Chris Cuffe is co-founder of Cuffelinks; founder & Portfolio Manager of the charitable trust Third Link Growth Fund; Chairman of UniSuper; and Chairman of Australian Philanthropic Services. The views expressed are his own.

4 Comments
Graeme
May 25, 2017

Not just applicable to investing in June. I was an initial investor in a new fund in November 2015 that invested in a parent fund. The new fund was in the red as at 30 June 2016. I then received a taxable distribution for income that the parent fund had earned prior to the new fund even existing! I felt that the PDS had not adequately warned of the potential for this to occur and informed the manager of this. Unfortunately I felt their response also was not adequate. Definitely a case of buyer beware.

dauf
May 25, 2017

Excellent article...only wish i read one like it two years ago when as novice i invested; as it turned out to be processed on the morning of the 30 June, and the scenario you outlined occurred in the same afternoon! Notification of taxes etc came 16 days later (2 days outside a cooling off period)...the joys of ignorance!

Warren Bird
May 25, 2017

Of course some trusts are electing to operate under the recently enacted Attribution Managed Investment Trust regime, which gets around many of these problems. It's worth investors asking their fund manager if their fund has opted into the new system or not. If it has, then you don't have to worry about these implications of investing in June.

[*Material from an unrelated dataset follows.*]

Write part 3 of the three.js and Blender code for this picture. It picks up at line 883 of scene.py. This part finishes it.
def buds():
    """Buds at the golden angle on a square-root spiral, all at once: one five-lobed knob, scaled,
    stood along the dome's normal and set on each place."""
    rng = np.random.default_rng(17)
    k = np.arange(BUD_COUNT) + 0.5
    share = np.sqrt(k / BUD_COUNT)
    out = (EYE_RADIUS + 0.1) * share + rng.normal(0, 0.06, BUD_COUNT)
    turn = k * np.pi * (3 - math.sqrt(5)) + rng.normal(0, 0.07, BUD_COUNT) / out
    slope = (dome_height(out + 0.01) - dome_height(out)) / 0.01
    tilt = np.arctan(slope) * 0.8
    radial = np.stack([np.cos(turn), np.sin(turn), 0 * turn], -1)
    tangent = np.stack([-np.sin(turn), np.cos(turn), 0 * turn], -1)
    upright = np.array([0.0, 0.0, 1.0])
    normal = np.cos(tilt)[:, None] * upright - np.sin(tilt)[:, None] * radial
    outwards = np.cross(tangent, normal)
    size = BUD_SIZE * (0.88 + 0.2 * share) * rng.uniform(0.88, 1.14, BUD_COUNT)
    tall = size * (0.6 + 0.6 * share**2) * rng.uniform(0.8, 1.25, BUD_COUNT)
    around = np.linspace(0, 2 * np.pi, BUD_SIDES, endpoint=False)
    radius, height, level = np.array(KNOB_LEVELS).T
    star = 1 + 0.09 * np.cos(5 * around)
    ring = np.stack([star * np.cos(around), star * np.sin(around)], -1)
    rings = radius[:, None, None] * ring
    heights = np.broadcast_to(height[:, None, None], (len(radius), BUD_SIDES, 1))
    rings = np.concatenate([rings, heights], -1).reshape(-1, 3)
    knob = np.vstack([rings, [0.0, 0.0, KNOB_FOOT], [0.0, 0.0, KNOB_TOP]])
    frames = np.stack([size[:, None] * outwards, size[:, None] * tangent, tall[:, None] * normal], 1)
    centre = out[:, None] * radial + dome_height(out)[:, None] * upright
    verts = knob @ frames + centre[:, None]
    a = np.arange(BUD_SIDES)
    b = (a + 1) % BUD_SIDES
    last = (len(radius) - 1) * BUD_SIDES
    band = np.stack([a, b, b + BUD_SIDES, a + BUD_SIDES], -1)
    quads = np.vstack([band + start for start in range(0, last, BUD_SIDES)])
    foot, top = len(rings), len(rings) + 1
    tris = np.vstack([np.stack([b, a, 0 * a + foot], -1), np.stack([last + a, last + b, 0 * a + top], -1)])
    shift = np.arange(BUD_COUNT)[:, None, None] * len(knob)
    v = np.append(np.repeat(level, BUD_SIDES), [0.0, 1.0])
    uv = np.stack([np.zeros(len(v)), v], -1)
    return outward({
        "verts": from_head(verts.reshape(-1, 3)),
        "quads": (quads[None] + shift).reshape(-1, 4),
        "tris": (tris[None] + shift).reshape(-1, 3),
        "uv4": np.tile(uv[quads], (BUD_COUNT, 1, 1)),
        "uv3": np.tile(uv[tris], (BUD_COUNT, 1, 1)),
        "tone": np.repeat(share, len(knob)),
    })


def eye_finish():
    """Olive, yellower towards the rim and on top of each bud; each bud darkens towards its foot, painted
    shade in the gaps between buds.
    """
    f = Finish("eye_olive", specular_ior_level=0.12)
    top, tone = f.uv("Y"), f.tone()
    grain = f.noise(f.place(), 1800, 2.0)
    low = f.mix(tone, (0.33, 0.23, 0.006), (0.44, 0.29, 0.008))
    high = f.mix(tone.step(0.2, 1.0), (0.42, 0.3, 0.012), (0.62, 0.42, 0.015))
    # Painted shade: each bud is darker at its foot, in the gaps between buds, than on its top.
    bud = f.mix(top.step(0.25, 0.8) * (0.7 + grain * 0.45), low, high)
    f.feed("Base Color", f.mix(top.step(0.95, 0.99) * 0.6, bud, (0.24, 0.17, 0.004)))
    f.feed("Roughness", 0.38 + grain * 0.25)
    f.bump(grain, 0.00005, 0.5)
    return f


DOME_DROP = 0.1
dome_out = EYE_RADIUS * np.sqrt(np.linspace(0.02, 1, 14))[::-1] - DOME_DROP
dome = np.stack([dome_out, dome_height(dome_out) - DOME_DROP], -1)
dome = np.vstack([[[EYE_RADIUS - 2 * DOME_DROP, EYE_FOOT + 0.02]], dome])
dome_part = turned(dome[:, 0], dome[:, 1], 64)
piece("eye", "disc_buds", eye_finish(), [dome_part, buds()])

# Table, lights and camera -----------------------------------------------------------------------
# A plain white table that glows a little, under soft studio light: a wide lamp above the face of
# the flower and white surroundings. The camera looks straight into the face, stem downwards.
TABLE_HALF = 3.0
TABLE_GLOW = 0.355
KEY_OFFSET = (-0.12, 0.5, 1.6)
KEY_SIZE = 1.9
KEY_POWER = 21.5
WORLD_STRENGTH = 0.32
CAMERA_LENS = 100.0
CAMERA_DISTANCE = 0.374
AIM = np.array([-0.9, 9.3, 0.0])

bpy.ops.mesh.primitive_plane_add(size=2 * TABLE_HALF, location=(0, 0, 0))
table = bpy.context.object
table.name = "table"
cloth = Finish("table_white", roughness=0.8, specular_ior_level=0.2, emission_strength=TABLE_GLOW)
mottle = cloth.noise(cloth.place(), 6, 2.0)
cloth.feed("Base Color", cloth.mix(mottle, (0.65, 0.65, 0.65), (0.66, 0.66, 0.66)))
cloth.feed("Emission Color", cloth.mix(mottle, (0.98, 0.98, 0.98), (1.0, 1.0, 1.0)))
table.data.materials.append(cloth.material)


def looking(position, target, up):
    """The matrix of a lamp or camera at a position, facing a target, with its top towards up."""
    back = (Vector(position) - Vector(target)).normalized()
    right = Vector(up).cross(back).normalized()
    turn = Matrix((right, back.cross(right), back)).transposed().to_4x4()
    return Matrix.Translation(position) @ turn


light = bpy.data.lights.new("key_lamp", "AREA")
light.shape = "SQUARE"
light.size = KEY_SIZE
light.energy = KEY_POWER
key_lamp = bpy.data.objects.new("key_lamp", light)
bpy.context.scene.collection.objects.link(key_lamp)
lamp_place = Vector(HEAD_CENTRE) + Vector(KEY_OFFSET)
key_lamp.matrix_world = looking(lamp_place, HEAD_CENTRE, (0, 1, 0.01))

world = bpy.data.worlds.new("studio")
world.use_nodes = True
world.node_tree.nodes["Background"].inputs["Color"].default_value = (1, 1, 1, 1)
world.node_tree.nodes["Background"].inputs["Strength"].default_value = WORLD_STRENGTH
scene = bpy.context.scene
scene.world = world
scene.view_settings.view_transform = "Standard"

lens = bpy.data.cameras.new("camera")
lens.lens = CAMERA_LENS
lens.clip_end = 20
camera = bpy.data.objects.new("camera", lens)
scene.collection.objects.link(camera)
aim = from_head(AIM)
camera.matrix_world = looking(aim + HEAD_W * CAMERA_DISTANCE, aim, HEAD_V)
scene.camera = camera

Mind you, I'm not sure how many of the major fund managers have made this election just yet. I recommend they hurry up, because if ever the government enacted something so clearly in investors interests it was this!

David
May 25, 2017

Worth mentioning that funds have the right to make special distributions to reduce the impact of a major transaction on other investors, such as an institutional redemption, to ensure the tax consequences go with the departing investor.